A north-east passage was one main object contemplated by Drake; and accordingly, on clearing the strait, he held a north-west course, and in two days the fleet advanced seventy leagues. A violent gale from the north-east now drove them into 57° south latitude and 200 leagues to the west. Under bare poles they scudded before the tempest, and observed an eclipse of the moon on the 15th of September; “but,” says a narrator, in Hakluyt, “neyther did the eclipticall conflict of the moon impayre our state, nor her clearing againe amend us a whit, but the accustomed eclipse of the sea continued in his force, wee being darkened more than the moone sevenfold.” After a short season of moderate weather, another tempest separated from them the ship Marygold, and she was never more heard of. The Golden Hind and Elizabeth were now left to pursue the voyage; but on being driven back to the western entrance of the strait, Winter, the commander of the Elizabeth, heartily tired of the voyage, slipped away from Drake and returned to England. He reached this country in June, 1579, with the credit of having achieved the navigation of the Straits of Magellan, but with the shame of having deserted his commander.
The gallant Drake in the Golden Hind had stormy weather to encounter for some time after, and was driven so far south as to anchor in a creek at Cape Horn, and thus became the discoverer of that southern point of the entire continent of America.
The wind changing he steered northwards, and on the 25th of November, 1578, anchored near the coast of Chili, where he had another collision with the natives and lost two of his men. Soon afterwards they fell in with a people of more friendly manners, and learned that they had oversailed Valparaiso, the port of San Jago, where a Spanish ship lay at anchor. They put back and took the ship, called the Grand Captain of the South, in which were 60,000 pesos of gold, besides jewels, merchandise, and a good store of Chili wine. Each peso was valued at eight shillings. They rejoiced over their plunder; but in our own times such an act would be deemed a piracy. Nine families inhabited Valparaiso, but they fled, and the English revelled in the pillage of wine, bread, bacon, and other luxuries to men long accustomed to hard fare. They plundered the church also of a silver chalice, two cruets, and an altar-cloth, and presented them to the chaplain of the vessel.

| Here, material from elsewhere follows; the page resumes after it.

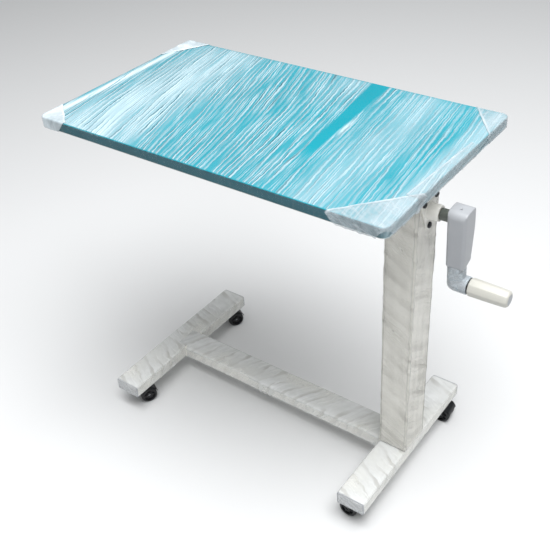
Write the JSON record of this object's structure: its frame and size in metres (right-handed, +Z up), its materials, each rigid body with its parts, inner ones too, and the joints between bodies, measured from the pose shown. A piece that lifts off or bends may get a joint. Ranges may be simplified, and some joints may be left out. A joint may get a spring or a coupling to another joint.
{
  "type": "overbed table",
  "caption": "Overbed table on castors: a film-wrapped turquoise top on an off-centre column, raised by a crank with a spinning grip.",
  "frame": {"origin": "on the floor, at the middle of the overall length and width", "axes": "+X along the table top towards the column and crank, +Z up"},
  "size_m": [0.8818, 0.4408, 0.7524],
  "materials": {
    "core_board": "satin",
    "turquoise_laminate": "gloss",
    "backing_laminate": "matte",
    "edge_band": "gloss",
    "painted_steel": "satin",
    "zinc_steel": "satin",
    "machined_steel": "satin",
    "bronze": "satin",
    "white_nylon": "matte",
    "black_plastic": "satin",
    "black_steel": "satin",
    "grey_plastic": "satin",
    "packing_film": "gloss"
  },
  "bodies": {
    "lift": {"table_board": "core_board", "top_laminate": "turquoise_laminate", "backing_laminate": "backing_laminate", "edge_band": "edge_band", "table_screws": "zinc_steel", "support_rail_front": "painted_steel", "support_rail_back": "painted_steel", "support_cross_tubes": "painted_steel", "rail_end_caps": "black_plastic", "head_plate": "painted_steel", "column_sleeve": "painted_steel", "sleeve_guide_pads": "white_nylon", "bearing_plate": "zinc_steel", "screw_bush": "bronze", "thrust_bearing": "machined_steel", "bearing_housing": "painted_steel", "housing_bolts": "black_steel", "shaft_bush": "bronze", "film_top": "packing_film", "film_column": "packing_film"},
    "base": {"left_foot": "painted_steel", "right_foot": "painted_steel", "cross_bar": "painted_steel", "foot_end_caps": "grey_plastic", "base_post": "zinc_steel", "post_guide_pads": "white_nylon", "nut_plate": "zinc_steel", "drive_nut": "bronze", "nut_plate_screws": "zinc_steel", "castor_stems": "zinc_steel", "stem_nuts": "zinc_steel", "film_left_foot": "packing_film", "film_right_foot": "packing_film", "film_cross_bar": "packing_film"},
    "screw": {"lead_screw": "machined_steel", "screw_gear": "machined_steel", "screw_gear_pin": "zinc_steel"},
    "crank": {"crank_shaft": "machined_steel", "crank_gear": "machined_steel", "crank_gear_pin": "zinc_steel", "shaft_collar": "machined_steel", "crank_arm": "grey_plastic", "arm_pin": "zinc_steel", "grip_spindle": "zinc_steel", "grip_washer": "black_plastic"},
    "grip": {"grip_sleeve": "grey_plastic", "grip_cap": "grey_plastic"},
    "castor_1": {"castor_hood_1": "black_plastic"},
    "wheels_1": {"castor_axle_1": "zinc_steel", "castor_wheels_1": "black_plastic"},
    "castor_2": {"castor_hood_2": "black_plastic"},
    "wheels_2": {"castor_axle_2": "zinc_steel", "castor_wheels_2": "black_plastic"},
    "castor_3": {"castor_hood_3": "black_plastic"},
    "wheels_3": {"castor_axle_3": "zinc_steel", "castor_wheels_3": "black_plastic"},
    "castor_4": {"castor_hood_4": "black_plastic"},
    "wheels_4": {"castor_axle_4": "zinc_steel", "castor_wheels_4": "black_plastic"}
  },
  "joints": [
    {"name": "height", "type": "slide", "parent": "base", "child": "lift", "axis": [0, 0, 1], "range_m": [0, 0.35]},
    {"name": "screw_turn", "type": "hinge", "parent": "lift", "child": "screw", "pos_m": [0.2465, 0, 0.6], "axis": [0, 0, 1], "continuous": true},
    {"name": "crank_turn", "type": "hinge", "parent": "lift", "child": "crank", "pos_m": [0.2965, 0, 0.656], "axis": [1, 0, 0], "continuous": true},
    {"name": "grip_spin", "type": "hinge", "parent": "crank", "child": "grip", "pos_m": [0.4, 0.00593, 0.52109], "axis": [1, 0, 0], "continuous": true},
    {"name": "castor_swivel_1", "type": "hinge", "parent": "base", "child": "castor_1", "pos_m": [-0.3675, -0.17, 0.04], "axis": [0, 0, 1], "continuous": true},
    {"name": "wheel_spin_1", "type": "hinge", "parent": "castor_1", "child": "wheels_1", "pos_m": [-0.35952, -0.15499, 0.02], "axis": [-0.8829, 0.4695, 0], "continuous": true},
    {"name": "castor_swivel_2", "type": "hinge", "parent": "base", "child": "castor_2", "pos_m": [-0.3675, 0.17, 0.04], "axis": [0, 0, 1], "continuous": true},
    {"name": "wheel_spin_2", "type": "hinge", "parent": "castor_2", "child": "wheels_2", "pos_m": [-0.359, 0.18472, 0.02], "axis": [-0.866, 0.5, 0], "continuous": true},
    {"name": "castor_swivel_3", "type": "hinge", "parent": "base", "child": "castor_3", "pos_m": [0.2465, -0.17, 0.04], "axis": [0, 0, 1], "continuous": true},
    {"name": "wheel_spin_3", "type": "hinge", "parent": "castor_3", "child": "wheels_3", "pos_m": [0.2295, -0.17, 0.02], "axis": [0, -1, 0], "continuous": true},
    {"name": "castor_swivel_4", "type": "hinge", "parent": "base", "child": "castor_4", "pos_m": [0.2465, 0.17, 0.04], "axis": [0, 0, 1], "continuous": true},
    {"name": "wheel_spin_4", "type": "hinge", "parent": "castor_4", "child": "wheels_4", "pos_m": [0.26343, 0.17148, 0.02], "axis": [-0.0872, 0.9962, 0], "continuous": true}
  ],
  "couplings": [
    {"joint": "crank_turn", "follows": "height", "rad_per_m": 785.4},
    {"joint": "screw_turn", "follows": "height", "rad_per_m": 785.4}
  ]
}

On the 19th of January, 1579, after some period of rest in a harbour, they pursued their voyage along the coast, and accidentally landing at Tarapaza, they found a Spaniard asleep on the shore with thirteen bars of silver lying beside him. “We took the silver and left the man,” says the relator. A little farther on a party which was sent ashore to procure water fell in with a Spaniard and a native boy driving eight llamas, each of which was laden with two leathern bags containing fifty pounds of silver, or eight hundred in all. They not only took on board the llamas and the silver, but soon after fell in with three small barks quite empty (the crews being on shore), save that they found in them fifty-seven wedges of silver, each weighing twenty pounds. They took the silver and set the barks adrift. After some other trifling adventures they learned that the Cacafuego, a ship laden with gold and silver, had just sailed for Panama, the point whence all goods were carried by the Spaniards across the isthmus. Away they bore in search of this ship, but were near being overtaken by a superior force of Spaniards in two ships. Escaping, they passed Payta, and learned that the Cacafuego had the start of them but two days. Two other vessels were next taken, with some silver, eighty pounds of gold, and a golden crucifix “with goodly great emerauds set in it.” The Cacafuego was at length overtaken and captured: the ship contained twenty-six tons of silver, thirteen chests of rials of plate, and eighty pounds of gold, besides diamonds and inferior gems, the whole estimated at 360,000 pesos. The uncoined silver alone found in the vessel may be estimated at 212,000l., at five shillings an ounce.
It seems questionable whether, when thus richly laden, Drake would have thought of encompassing the globe if he could have assured himself of a safe voyage to England by returning through the Straits of Magellan. He knew that the Spaniards would be on the alert to recover the treasure, and so resolved to seek a north-east passage homeward. After remaining a short time in a safe harbour to repair the ship, he commenced the voyage once more. Delays were made for plunder and prizetaking until the 26th of April, when Drake stood boldly out to sea, and by the 3rd of June had sailed 1400 leagues on different courses without seeing land. He had now reached 42° north latitude, and the cold was felt severely. On the 5th, being driven by a gale, land was seen, to the surprise of Drake, who had not calculated that the continent stretched so far westward. The adventurers were now coasting the western margin of California.
They anchored at length in 38° 30´ north latitude, and were soon surrounded with native Indians, who, among other remarkable things, offered them tabah, or tobacco. Drake spent thirty-six days here for completing the repairs of his ship, took possession of the country formally, by erecting a monument and fixing a brass plate upon it, bearing the name, effigy, and arms of Queen Elizabeth, and called the country New Albion. To the port in which they had anchored he gave his own name, and on the 23rd of July bore away direct west as possible across the Pacific, with the intent to reach England by India and the Cape of Good Hope.
No land was seen by the gallant men on board this little ship for sixty-eight days. On the 30th of September they fell in with some islands in 8° north latitude, which they termed the Isle of Thieves, from the dishonest disposition of the natives. On the 16th of October they reached the Philippines, and anchored at Mindanao. On the 3rd of November the Moluccas were seen, and they soon anchored before the chief town of Ternate, entered into civil gossip with the natives, and were visited by the king, “a true gentleman Pagan.” Among the presents received from this royal person were fowls, rice, sugar, cloves, figs, and “a sort of meale which they call sagu, made of the tops of certaine trees, tasting in the mouth like soure curds, but melteth like sugar, whereof they make certaine cakes, which may be kept the space of ten yeeres and yet then good to be eaten.” Brilliant offers were made by the Sultan of Ternate; but Drake was shy of them, and on the 9th of November, having taken in a large quantity of cloves, the Golden Hind left the Moluccas.